What to produce: Only the lines from the start of the data through the one containing "cut(leaf, bore)" belong in your answer; return them exactly.

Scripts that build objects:
********
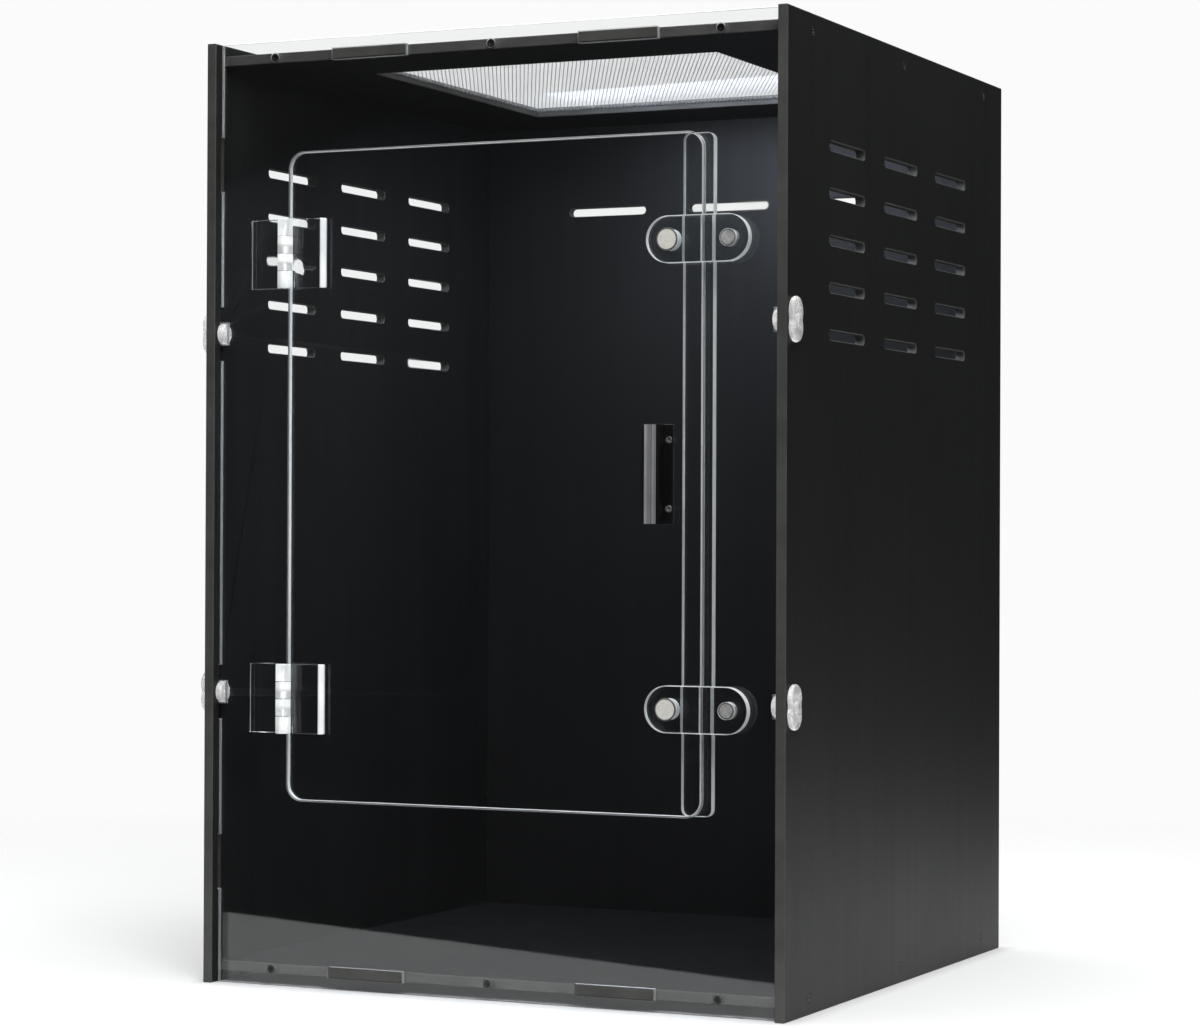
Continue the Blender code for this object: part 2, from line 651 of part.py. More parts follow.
def make_hinge_leaf(name, level, sign, other_rows, parent):
    """One clear hinge leaf: an extruded section, cut back where the other leaf's knuckles turn."""
    middle = DOOR_MIDDLE + LEVELS[level] * PAIR_OFFSET
    top = middle + HINGE_HEIGHT / 2
    bottom = middle - HINGE_HEIGHT / 2
    centre = Vector((HINGE_AXIS.x, HINGE_AXIS.y, middle))
    strip = bmesh.new()
    add_prism(strip, leaf_section(sign), "z", bottom, top)
    leaf = add_object(name + "_" + level, strip, acrylic(name + "_" + level), centre, parent, smooth=True)

    clear = BARREL_RADIUS + KNUCKLE_GAP
    pitch = HINGE_HEIGHT / KNUCKLES
    gaps = bmesh.new()
    for row in other_rows:
        low = top - (row + 1) * pitch - (KNUCKLE_GAP / 2 if row < KNUCKLES - 1 else pitch)
        high = top - row * pitch + (KNUCKLE_GAP / 2 if row > 0 else pitch)
        add_box(gaps, (centre.x - clear, centre.y - clear, low), (centre.x + clear, centre.y + clear, high))
    cut(leaf, gaps)

    bore = bmesh.new()
    start = Vector((centre.x, centre.y, bottom - pitch))
    add_rod(bore, PIN_RADIUS + FIT, start, Z_AXIS, HINGE_HEIGHT + 2 * pitch, TURNED_SIDES)
    cut(leaf, bore)


def make_hinge(level, door_axis):
    """The two leaves of one hinge and the pin that runs through their knuckles."""
    make_hinge_leaf("hinge_panel_leaf", level, -1, (0, 2), None)
    make_hinge_leaf("hinge_door_leaf", level, 1, (1, 3), door_axis)
    middle = DOOR_MIDDLE + LEVELS[level] * PAIR_OFFSET
    start = Vector((HINGE_AXIS.x, HINGE_AXIS.y, middle - HINGE_HEIGHT / 2))
    pin = bmesh.new()
    add_rod(pin, PIN_RADIUS, start, Z_AXIS, HINGE_HEIGHT, TURNED_SIDES)
    add_object("hinge_pin_" + level, pin, steel("hinge_pin_" + level), start, None, smooth=True)


def make_latch(level, door_axis):
    """A clear plate on a post in the door, with a magnet that meets a keeper in the front sheet."""
    z = DOOR_MIDDLE + LEVELS[level] * PAIR_OFFSET
    post_point = Vector((POST_X, FITTING_BACK, z))
    magnet_point = Vector((MAGNET_X, FITTING_BACK, z))
    turn = pivot("latch_axis_" + level, post_point, door_axis)

    outline = rounded_rectangle(LATCH_SPAN + 2 * LATCH_RADIUS, 2 * LATCH_RADIUS, LATCH_RADIUS,
                                ((POST_X + MAGNET_X) / 2, z), LATCH_END_STEPS)
    sheet = bmesh.new()
    add_prism(sheet, outline, "y", LATCH_FRONT, FITTING_BACK)
    plate = add_object("latch_plate_" + level, sheet, acrylic("latch_" + level), post_point, turn)
    holes = bmesh.new()
    add_rod(holes, POST_RADIUS + FIT, post_point - 2 * SHEET * Y_AXIS, Y_AXIS, 3 * SHEET, DISC_SIDES)
    pocket = magnet_point - (MAGNET_HEIGHT + FIT) * Y_AXIS
    add_rod(holes, MAGNET_RADIUS + FIT, pocket, Y_AXIS, SHEET, DISC_SIDES)
    cut(plate, holes)

    disc = bmesh.new()
    add_rod(disc, MAGNET_RADIUS, magnet_point - MAGNET_HEIGHT * Y_AXIS, Y_AXIS, MAGNET_HEIGHT, DISC_SIDES)
    add_object("latch_magnet_" + level, disc, steel("magnet_" + level), post_point, turn, smooth=True)

    cap_front = Vector((POST_X, LATCH_FRONT - FIT - POST_CAP_HEIGHT, z))
    profile = [
        (0, POST_CAP_RADIUS),
        (POST_CAP_HEIGHT, POST_CAP_RADIUS),
        (POST_CAP_HEIGHT, POST_RADIUS),
        (SHEET_BACK - cap_front.y, POST_RADIUS),
    ]
    post = bmesh.new()
    add_turned(post, profile, cap_front, Y_AXIS, DISC_SIDES)
    add_object("latch_post_" + level, post, steel("post_" + level), post_point, door_axis, smooth=True)

    keeper_point = Vector((MAGNET_X, SHEET_FRONT, z))
    keeper = bmesh.new()
    add_rod(keeper, MAGNET_RADIUS, keeper_point, Y_AXIS, SHEET, DISC_SIDES)
    add_object("latch_keeper_" + level, keeper, steel("keeper_" + level), keeper_point, None, smooth=True)


def two_lobed_outline(z):
    """The thumbscrew's head seen along its axis: two circles that overlap."""
    reach = math.pi - math.acos(LOBE_SPREAD / LOBE_RADIUS)
    points = []
    for sign in (1, -1):
        for step in range(LOBE_STEPS + 1):
            angle = sign * math.pi / 2 + (2 * step / LOBE_STEPS - 1) * reach
            points.append((SHEET_MIDDLE + LOBE_RADIUS * math.cos(angle),
                           z + sign * LOBE_SPREAD + LOBE_RADIUS * math.sin(angle)))
    return without_doubles(points)


def make_thumbscrew(side, level):
    """A clear two-lobed thumbscrew through the side board, and its nut in the front sheet's notch."""
    sign = SIDES[side]
    outward = sign * X_AXIS
    z = MID_HEIGHT + LEVELS[level] * SCREW_TAB_OFFSET
    seat = Vector((sign * (CASE_WIDTH / 2 + FIT), SHEET_MIDDLE, z))
    place = side + "_" + level

    head = bmesh.new()
    add_prism(head, two_lobed_outline(z), "x", seat.x, seat.x + sign * HEAD_THICKNESS)
    rims = [e for e in head.edges if abs(e.verts[0].co.x - e.verts[1].co.x) < FIT]
    bmesh.ops.bevel(head, geom=rims, offset=HEAD_EDGE, segments=1, affect="EDGES")
    screw = add_object("thumbscrew_" + place, head, acrylic("thumbscrew_" + place), seat, None, smooth=True)

    grip = BOARD + NUT_HEIGHT + 2 * FIT
    profile = [
        (0, SHANK_RADIUS),
        (grip + HEAD_THICKNESS / 2, SHANK_RADIUS),
        (grip + HEAD_THICKNESS / 2, HUB_RADIUS),
        (grip + HEAD_THICKNESS + HUB_HEIGHT, HUB_RADIUS),
    ]
    shank = bmesh.new()
    add_turned(shank, profile, seat - grip * outward, outward, TURNED_SIDES)
    combine(screw, shank, "UNION")

    bore = SHANK_RADIUS + FIT
    profile = [
        (0, bore),
        (0, NUT_RADIUS),
        (NUT_HEIGHT - NUT_EDGE, NUT_RADIUS),
        (NUT_HEIGHT - NUT_EDGE / 3, NUT_RADIUS - NUT_EDGE / 3),
        (NUT_HEIGHT, NUT_RADIUS - NUT_EDGE),
        (NUT_HEIGHT, bore),
    ]
    nut_seat = Vector((sign * BETWEEN_X, SHEET_MIDDLE, z))
    nut = bmesh.new()
    add_turned(nut, profile, nut_seat, -outward, TURNED_SIDES, bored=True)
    add_object("thumb_nut_" + place, nut, acrylic("thumb_nut_" + place), nut_seat, None, smooth=True)


def screw_mesh(name, length, head):
    """A countersunk screw with its head at the origin, pointing along +Z."""
    bm = bmesh.new()
    add_screw(bm, ORIGIN, Z_AXIS, length=length, head=head)
    bmesh.ops.recalc_face_normals(bm, faces=bm.faces[:])
    return finished_mesh(name, bm, black_metal(name), True)


def put_screw(name, mesh, point, inward, parent=None):
    """One screw, which shares its mesh with the others of its kind."""
    screw = put(bpy.data.objects.new(name, mesh), point, parent)
    screw.rotation_euler = Z_AXIS.rotation_difference(inward).to_euler()


def make_case_screws():
    """The countersunk screws that hold the front, the back and the side boards to the roof and floor."""
    mesh = screw_mesh("case_screw", SCREW_LENGTH, SCREW_HEAD_RADIUS)
    for face in ("front", "back", "left", "right"):
        for name, (point, inward) in screw_places(face).items():
            put_screw(name, mesh, point, inward)


def build():
    """Makes every piece of the terrarium."""
    clear_scene()
    for side in SIDES:
        make_side_panel(side)
    make_deck("bottom_panel", FLOOR_BOTTOM)
    make_roof()
    make_back_panel()
    make_front_panel()
    make_stop_strip()
    make_case_screws()
    door_axis = pivot("door_axis", HINGE_AXIS)
    make_door_panel(door_axis)
    make_handle(door_axis)
    for level in LEVELS:
        make_hinge(level, door_axis)
        make_latch(level, door_axis)
        for side in SIDES:
            make_thumbscrew(side, level)


build()
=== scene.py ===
"""The finished look of a front-opening reptile terrarium: black PVC boards, clear acrylic and bright metal.

Every visible piece is a surface worked out by formula in the frame's own metres, +Z up, front to -Y,
and stands for the CAD node of the same place. Sizes come from the frame's boxes wherever they can.
"""

import json
import math

import bmesh
import bpy
import numpy as np
from mathutils import Matrix, Vector
from mathutils.geometry import tessellate_polygon


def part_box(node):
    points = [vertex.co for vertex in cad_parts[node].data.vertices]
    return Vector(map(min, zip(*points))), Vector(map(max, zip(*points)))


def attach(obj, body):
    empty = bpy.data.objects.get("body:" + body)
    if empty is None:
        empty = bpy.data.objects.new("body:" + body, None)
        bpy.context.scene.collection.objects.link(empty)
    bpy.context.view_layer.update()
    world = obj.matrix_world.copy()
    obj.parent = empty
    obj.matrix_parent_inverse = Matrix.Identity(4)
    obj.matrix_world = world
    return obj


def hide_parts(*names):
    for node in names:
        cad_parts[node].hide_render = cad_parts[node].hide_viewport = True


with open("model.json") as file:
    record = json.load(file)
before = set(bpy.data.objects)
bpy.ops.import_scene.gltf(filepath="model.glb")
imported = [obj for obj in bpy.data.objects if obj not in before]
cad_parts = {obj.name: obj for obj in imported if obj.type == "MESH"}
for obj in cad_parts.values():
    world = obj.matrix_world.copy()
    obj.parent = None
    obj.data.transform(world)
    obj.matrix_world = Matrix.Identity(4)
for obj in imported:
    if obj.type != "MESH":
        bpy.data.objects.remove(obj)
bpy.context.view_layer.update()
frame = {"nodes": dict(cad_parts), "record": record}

MM = 0.001

# Board and sheet sizes
BOARD_BREAK = 0.45 * MM        # chamfer along a milled board's edges
SHEET_BREAK = 0.3 * MM         # chamfer along an acrylic sheet's edges
FIT = 0.3 * MM                 # play between neighbouring pieces
SIDE_TAB_HEIGHT = 35.0 * MM
OUTER_TAB_INSET = 76.7 * MM    # from the case's top or bottom to a plain side tab's middle
SCREW_TAB_OFFSET = 114.6 * MM  # side tabs that take a thumbscrew, above and below mid-height
DECK_TAB_WIDTH = 52.0 * MM
DECK_TAB_INSET = 114.0 * MM
SLOT_LENGTH = 61.0 * MM
SLOT_HEIGHT = 6.0 * MM
SLOT_PITCH_ALONG = 96.3 * MM
SLOT_PITCH_UP = 28.8 * MM
SLOT_ROWS = 5
TOP_SLOT_DROP = 76.0 * MM
SLOT_FORWARD = 4.8 * MM
REBATE_WIDTH = 8.0 * MM
REBATE_DEPTH = 3.2 * MM

# Mesh sizes
DIAMOND_WIDTH = 2.89 * MM      # along X; a diamond is twice as long from front to back
WIRE_HALF_WIDTH = 0.23 * MM
WIRE_HALF_HEIGHT = 0.07 * MM
WIRE_SIDES = 6

# Door sizes
DOOR_CORNER = 10.0 * MM
DOOR_GAP = 0.6 * MM
STRIP_CORNER = 4.5 * MM

# Hinge sizes
LEAF_THICKNESS = 3.6 * MM
LEAF_BEVEL = 2.8 * MM
LEAF_ARRIS = 0.22 * MM         # rounding along each corner of the bevel
LEAF_ROUND = 0.35 * MM
BARREL_RADIUS = 4.8 * MM
KNUCKLE_GAP = 0.5 * MM
KNUCKLES = 4

# Latch sizes
POST_RADIUS = 6.2 * MM
MAGNET_RADIUS = 5.0 * MM
MAGNET_HEIGHT = 3.0 * MM
STUD_CAP = 0.8 * MM
STUD_RINGS = (0.3 * MM, 5, 0.03 * MM)  # rounding of the rim, number of grooves, their depth
MAGNET_RINGS = (0.4 * MM, 3, 0.04 * MM)
KEEPER_RINGS = (0.3 * MM, 4, 0.03 * MM)
DISC_EYE = 0.04                # share of a disc's radius that is flat in its middle
DARK_RIM = 0.88                # share of a disc's radius from which it is darker, as painted shade

# Handle sizes
HANDLE_WALL = 2.0 * MM
HANDLE_FLANGE = 6.0 * MM
HANDLE_CROWN = 4.0 * MM
HANDLE_SHOULDER = 1.2 * MM
FLUTES = ((9.0 * MM, 1.45 * MM), (13.0 * MM, 2.2 * MM))  # middle and half width, from the edge
FLUTE_DEPTH = 0.9 * MM
PULL_BREAK = 0.25 * MM

# Thumbscrew sizes
SHANK_RADIUS = 2.5 * MM
LOBE_RADIUS = 8.5 * MM
LOBE_SPREAD = 5.2 * MM
WAIST_BLEND = 0.2              # share of a turn over which the two lobes run into each other
HEAD_THICKNESS = 3.2 * MM
HEAD_ROUND = 1.3 * MM
HUB_RADIUS = 3.6 * MM
NUT_RADIUS = 6.8 * MM
NUT_HEIGHT = 4.0 * MM
NUT_ROUND = 1.2 * MM

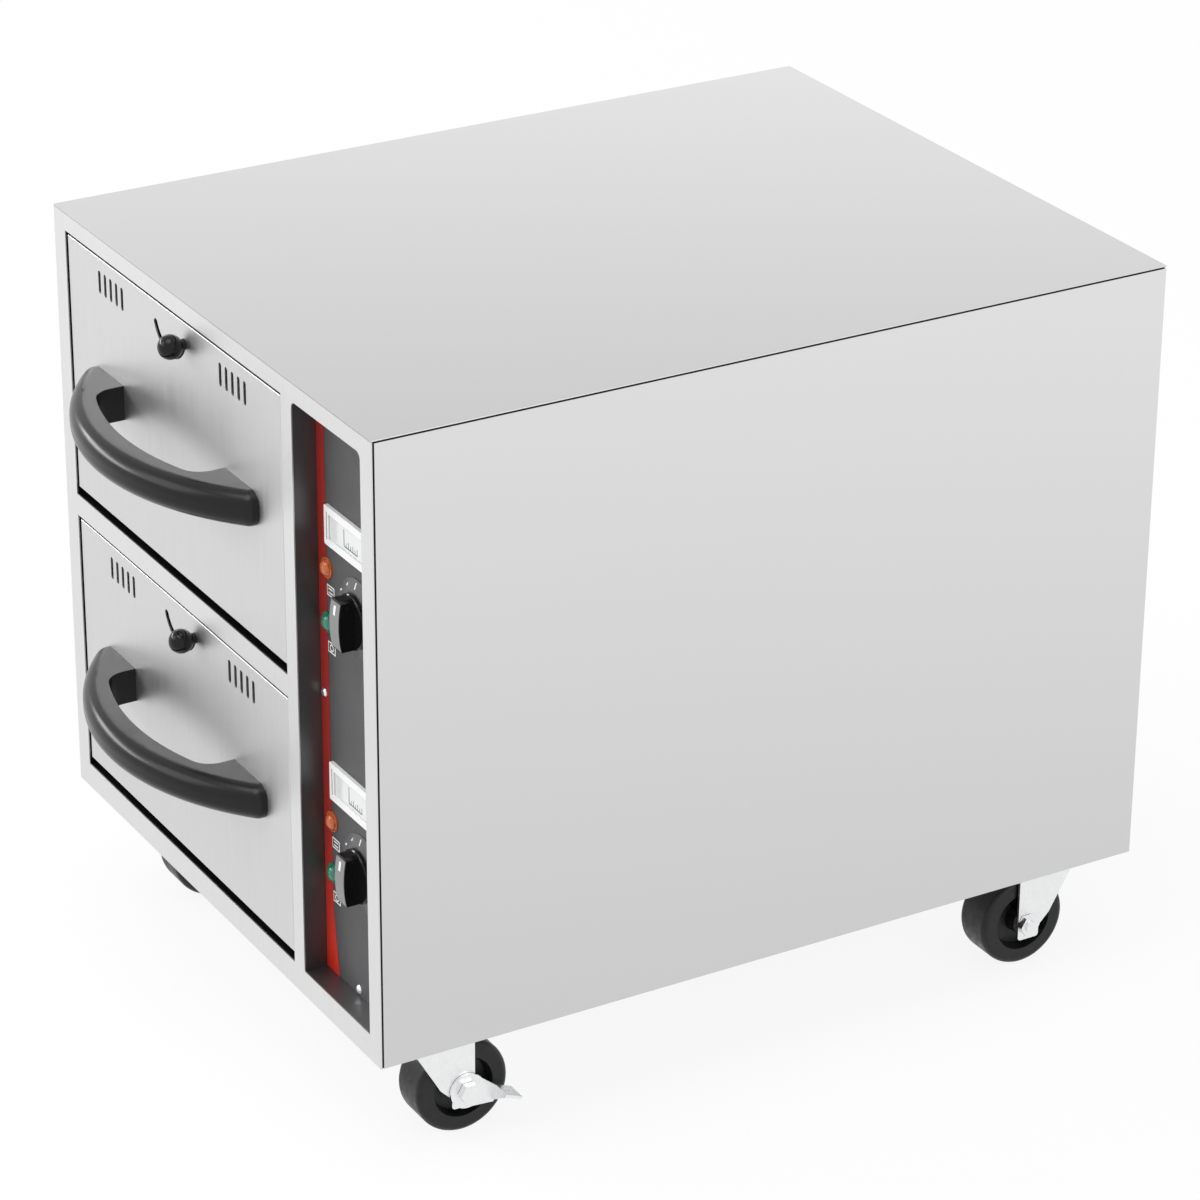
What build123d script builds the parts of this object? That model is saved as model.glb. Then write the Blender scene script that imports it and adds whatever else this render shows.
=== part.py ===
from build123d import *
import math
import os

# A free-standing food-warming cabinet on four casters: two insulated drawers, one above the
# other, and a recessed control panel beside them.  Millimetres.  +X right, +Y back, +Z up, the
# front faces -Y.  The origin is on the floor, under the middle of everything at rest.

# ---------------------------------------------------------------- outer cabinet
cabinet_depth = 700.0
cabinet_height = 520.0      # from the base to the top, without the casters
caster_height = 104.0       # floor to cabinet base
skin = 1.0                  # outer stainless sheet
seam = 0.3                  # gap at a butted joint
shadow_gap = 1.5            # open joint between a side panel and the front or the top
panel_edge_radius = 0.8     # bend along the outer edges of the top and the front frame
hem = 14.0                  # width of a folded edge
inner_sheet = 1.0           # sheet of the cavity liner and divider
overlap = 0.5               # how far forms joined into one solid reach into each other

# ---------------------------------------------------------------- front frame
frame_sheet = 1.2
frame_return = 22.0         # depth of the folded edges round the drawer openings
recess_corner = 6.0         # rounded upper corners of the control recess
stile_left = 21.0
stile_middle = 17.0
stile_right = 17.5
rail_top = 16.0
rail_middle = 19.0
rail_bottom = 22.0
drawer_opening_width = 385.0
recess_width = 109.5

# ---------------------------------------------------------------- drawer fronts
drawer_set_back = 1.0       # the drawer face behind the frame face
drawer_gap_side = 3.0
drawer_gap_top = 3.0
drawer_gap_bottom = 7.5
front_sheet = 1.2
front_depth = 20.0          # thickness of the hollow drawer front
front_edge_radius = 0.8
inner_panel_rim = 8.0       # folded edge of the panel that closes a drawer front

# ---------------------------------------------------------------- bow handle
handle_length = 300.0       # foot end to foot end
handle_reach = 68.0         # face of the drawer to the front of the bow
handle_height = 29.5
handle_grip = 25.0          # thickness of the bow at its middle
handle_foot = 58.0          # length of each foot on the drawer face
handle_foot_rise = 8.0      # straight part at the end of each foot
handle_end_radius = 12.0
handle_palm_radius = 20.0   # inside corners between bow and feet
handle_shoulder = 18.0      # how much less deep the finger gap is at the feet
handle_round = 12.5         # rounding of the outer edges
handle_stud_inset = 34.0    # stud axis from the end of the foot
stud_radius = 3.0
stud_nut_width = 10.0
stud_nut_height = 5.0
stud_end = 3.0              # stud beyond its nut
stud_clearance = 0.2
stud_root = 2.0             # stud inside the moulding
thread_clearance = 0.05

# ---------------------------------------------------------------- adjustable drawer vents
vent_count = 5
vent_pitch = 10.5
vent_width = 4.5
vent_length = 19.5
vent_spread = 109.0         # middle of the drawer to the middle of each group of vents
vent_drop = 20.5            # top of the drawer front to the middle of the vents
pivot_drop = 6.5            # top of the drawer front to the lever's pivot
pivot_radius = 2.0
lever_reach = 28.0          # pivot to ball stem
straight_down = 270.0       # degrees, seen from the front
lever_half_swing = 66.0     # degrees each side of straight down
lever_sheet = 2.0
lever_width = 9.0
stem_radius = 2.5
stem_slot_clearance = 0.8
ball_radius = 10.0
ball_neck_radius = 4.5      # collar between the ball and the drawer face
ball_stand_off = 12.0       # drawer face to the middle of the ball
crank_pin_radius = 1.5
crank_play = 0.6            # room each side of the crank pin in its slot
sine_fit = 0.845            # slope of the straight line that follows the crank pin best
shutter_sheet = 1.0
shutter_margin = 7.0        # shutter above and below the vents
guide_sheet = 1.0
guide_lip = 3.0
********
Answer for this exercise:
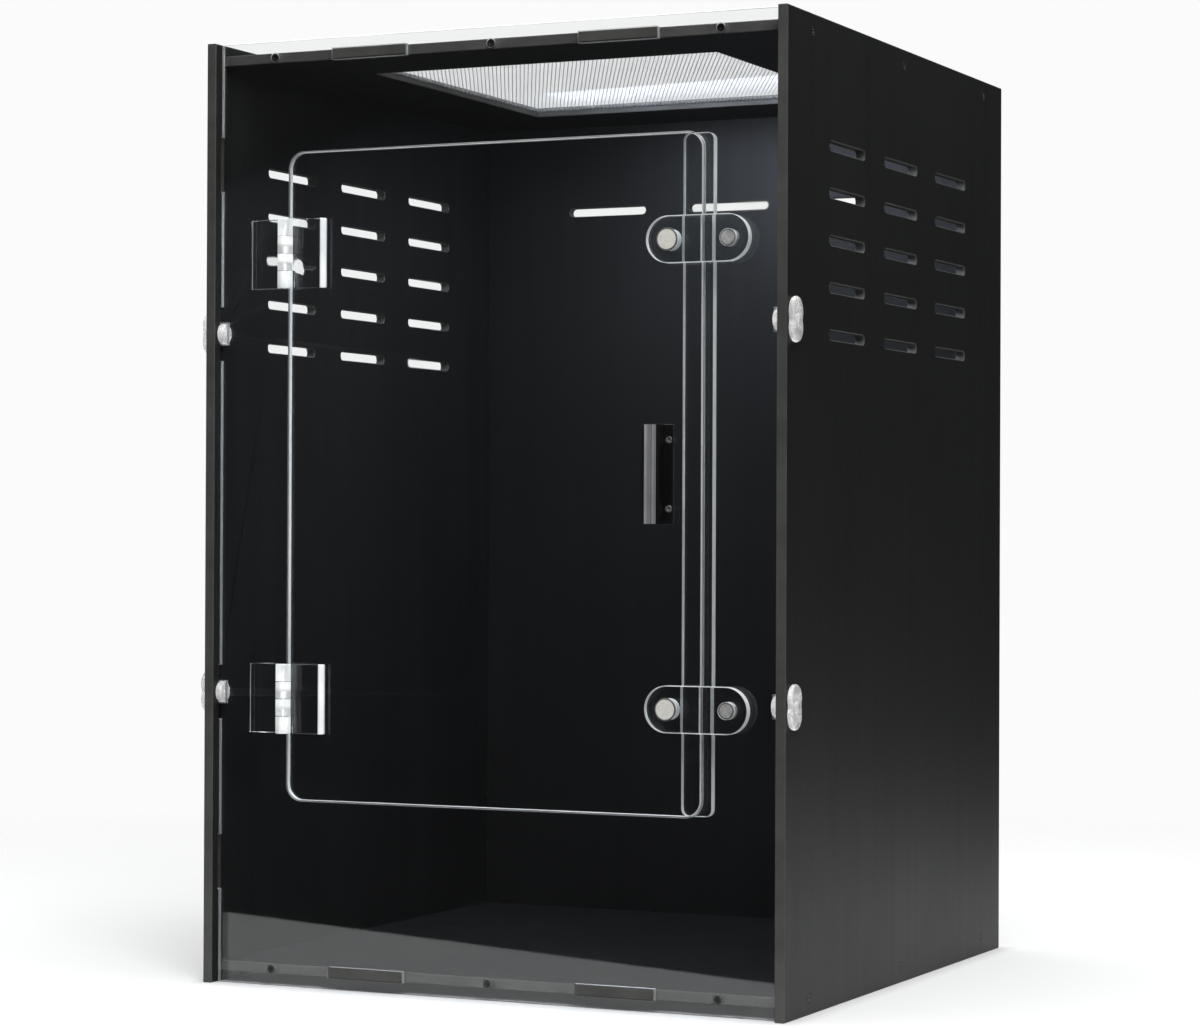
Continue the Blender code for this object: part 2, from line 651 of part.py. More parts follow.
def make_hinge_leaf(name, level, sign, other_rows, parent):
    """One clear hinge leaf: an extruded section, cut back where the other leaf's knuckles turn."""
    middle = DOOR_MIDDLE + LEVELS[level] * PAIR_OFFSET
    top = middle + HINGE_HEIGHT / 2
    bottom = middle - HINGE_HEIGHT / 2
    centre = Vector((HINGE_AXIS.x, HINGE_AXIS.y, middle))
    strip = bmesh.new()
    add_prism(strip, leaf_section(sign), "z", bottom, top)
    leaf = add_object(name + "_" + level, strip, acrylic(name + "_" + level), centre, parent, smooth=True)

    clear = BARREL_RADIUS + KNUCKLE_GAP
    pitch = HINGE_HEIGHT / KNUCKLES
    gaps = bmesh.new()
    for row in other_rows:
        low = top - (row + 1) * pitch - (KNUCKLE_GAP / 2 if row < KNUCKLES - 1 else pitch)
        high = top - row * pitch + (KNUCKLE_GAP / 2 if row > 0 else pitch)
        add_box(gaps, (centre.x - clear, centre.y - clear, low), (centre.x + clear, centre.y + clear, high))
    cut(leaf, gaps)

    bore = bmesh.new()
    start = Vector((centre.x, centre.y, bottom - pitch))
    add_rod(bore, PIN_RADIUS + FIT, start, Z_AXIS, HINGE_HEIGHT + 2 * pitch, TURNED_SIDES)
    cut(leaf, bore)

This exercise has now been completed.